▶ STATED EXERCISE: Return verbatim everything from the first line through the line that contains "bpy.context.scene.collection.objects.link(empty)", and stop there.

---- MATERIAL PROVIDED

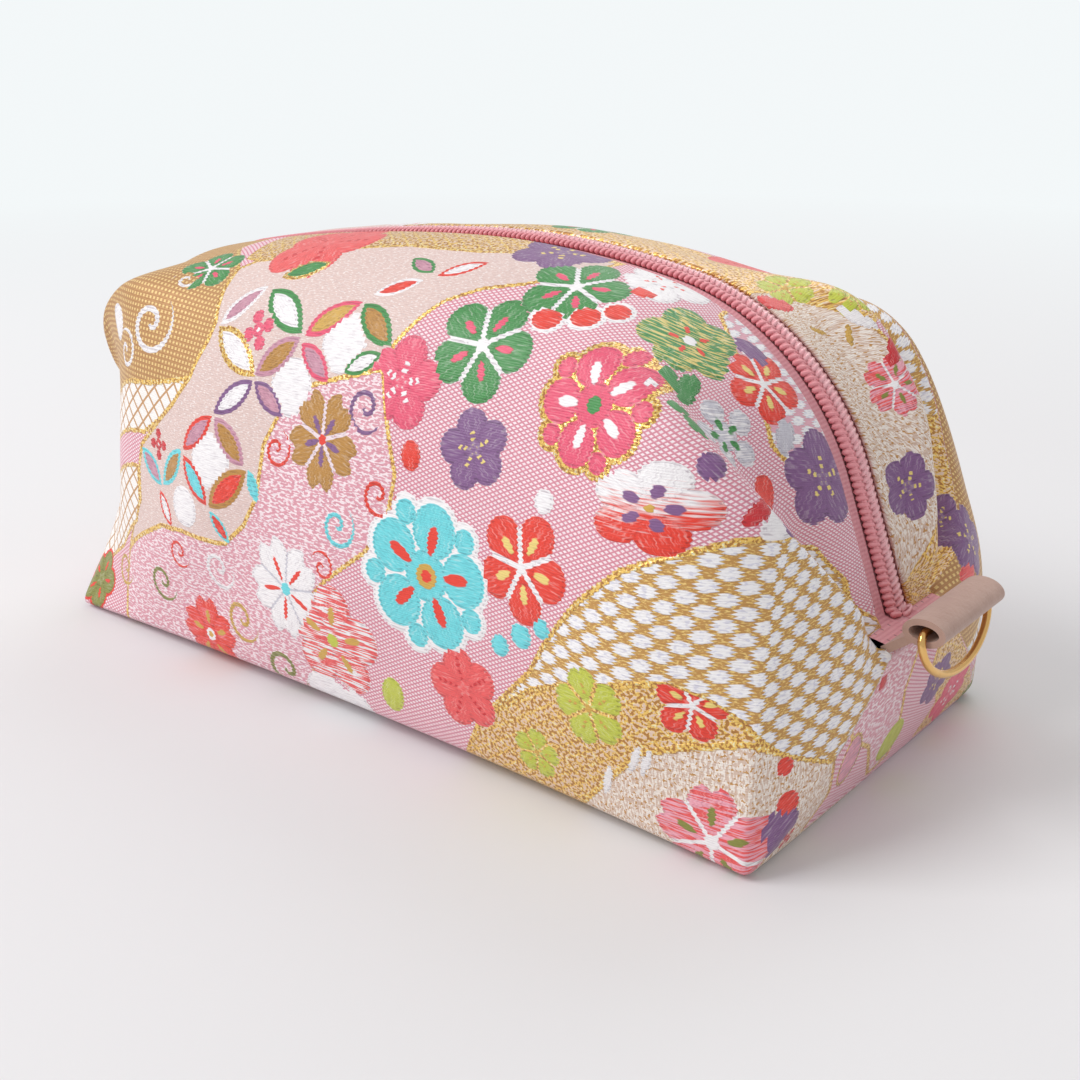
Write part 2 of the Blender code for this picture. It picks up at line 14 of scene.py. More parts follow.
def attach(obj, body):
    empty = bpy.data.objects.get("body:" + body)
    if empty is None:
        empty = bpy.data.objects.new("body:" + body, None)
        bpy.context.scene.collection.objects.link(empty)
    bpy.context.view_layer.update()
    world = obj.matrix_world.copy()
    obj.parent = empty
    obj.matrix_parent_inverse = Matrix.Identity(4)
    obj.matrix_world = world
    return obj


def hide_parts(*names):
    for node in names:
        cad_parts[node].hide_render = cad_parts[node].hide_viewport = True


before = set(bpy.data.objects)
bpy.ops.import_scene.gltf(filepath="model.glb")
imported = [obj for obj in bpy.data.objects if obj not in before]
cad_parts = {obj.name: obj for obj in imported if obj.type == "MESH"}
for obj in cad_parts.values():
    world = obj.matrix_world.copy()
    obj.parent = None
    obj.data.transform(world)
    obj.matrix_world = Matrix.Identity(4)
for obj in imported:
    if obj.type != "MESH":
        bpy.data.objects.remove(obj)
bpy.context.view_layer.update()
MM = 0.001
print("nodes", sorted(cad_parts))

# %% [markdown]
# ## The camera
# The camera comes first, because every colour and fold below was placed against the photograph's own
# view. It stands close to the front right corner and looks down a little, so the near corner is drawn
# large.

# %% Camera
camera_data = bpy.data.cameras.new("camera")
camera = bpy.data.objects.new("camera", camera_data)
bpy.context.scene.collection.objects.link(camera)
bpy.context.scene.camera = camera
camera_data.sensor_width = 36.0
camera_data.lens = 48.095
camera_data.clip_end = 20.0
right_way = (0.778681174, 0.627419819, 0.0)
down_way = (0.219920829, -0.272940388, -0.936556658)
view_way = (-0.587614209, 0.729279038, -0.350516229)
camera_place = (0.198457, -0.230216, 0.140038)
for row in range(3):
    values = (right_way[row], -down_way[row], -view_way[row], camera_place[row])
    for column in range(4):
        camera.matrix_world[row][column] = values[column]

# %% [markdown]
# ## The cloth's shape
# The pouch is a loft along the zip's line. Each section starts at the zip, goes out over the strip beside
# it, round the fold at the shoulder, down the panel and in over the base. The lists hold the folds in
# millimetres.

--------

▶ WORKED ANSWER:
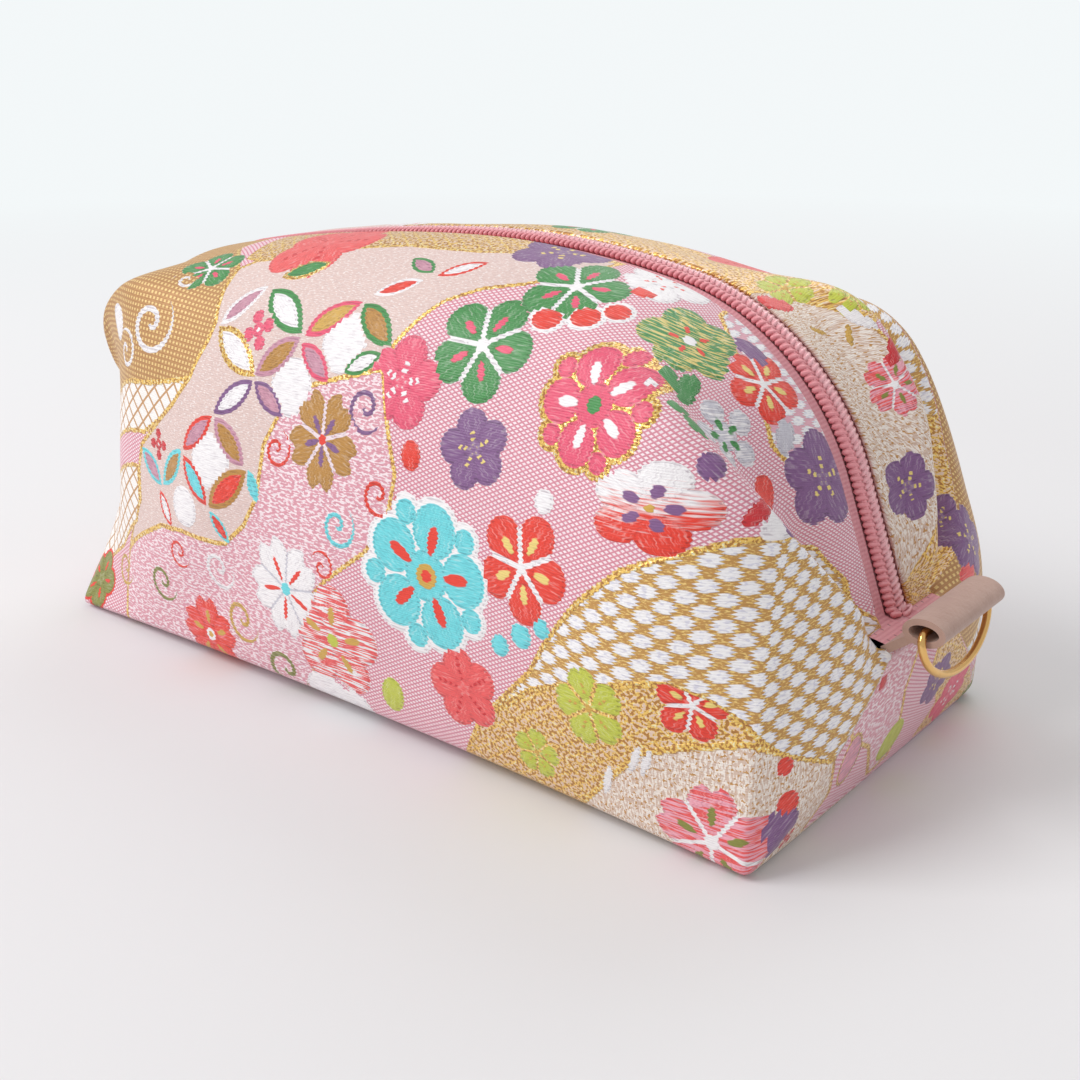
Write part 2 of the Blender code for this picture. It picks up at line 14 of scene.py. More parts follow.
def attach(obj, body):
    empty = bpy.data.objects.get("body:" + body)
    if empty is None:
        empty = bpy.data.objects.new("body:" + body, None)
        bpy.context.scene.collection.objects.link(empty)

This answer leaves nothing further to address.